Understanding where information comes from, and how it has shaped society is more important than ever. We all need to stand back and see the context of what we see in the media.



Do you hope this book helps children think more critically about the information they encounter?


That’s my intention. Not to give them answers, but to give them the ability to ask better questions. Who made this? Why? What are they saying and what are they not saying? If readers come away more curious and skeptical—in the best sense—then the book has done its job.


Judging from your experience, what do children understand better than adults when it comes to big-picture ideas, like the flow of information?

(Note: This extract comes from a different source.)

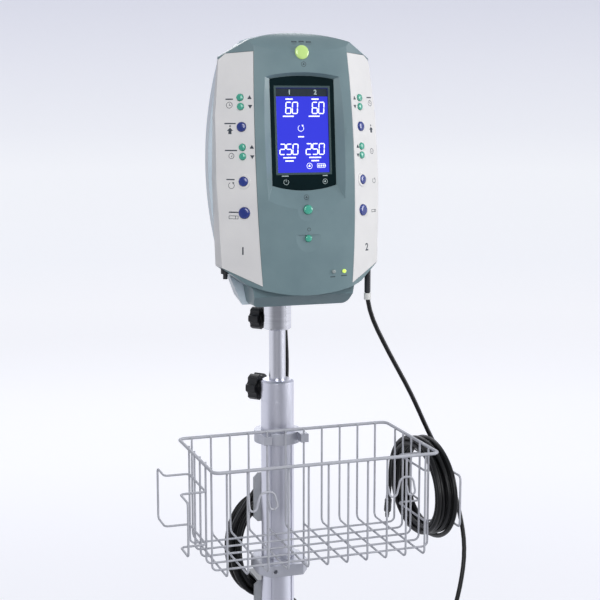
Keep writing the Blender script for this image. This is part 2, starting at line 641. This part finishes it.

Children are less invested in fixed narratives. They’re open to new frameworks and more comfortable questioning assumptions. They also grasp visual communication incredibly quickly. That flexibility gives them a certain clarity when it comes to seeing patterns that adults might overlook. 



For my last question, I’d love to ask about the dedication: “To Geoff Nunberg.” Could you tell us more about him, and why you chose to dedicate the book to this professor?


Geoff Nunberg was the professor who, alongside Paul Duguid, taught the UC Berkeley course, ‘The History of Information’ that was the inspiration to this book. I reached out to Geoff and Paul in 2009 and they generously shared their reading lists and thoughts over the years as I sent back and forth different drafts. Geoff sadly passed away in 2020. This book wouldn’t exist without his influence, so it felt only right to dedicate it to him. I am also extremely grateful to Paul Duguid who also helped with the editing. He very generously helped with the final edit of the book.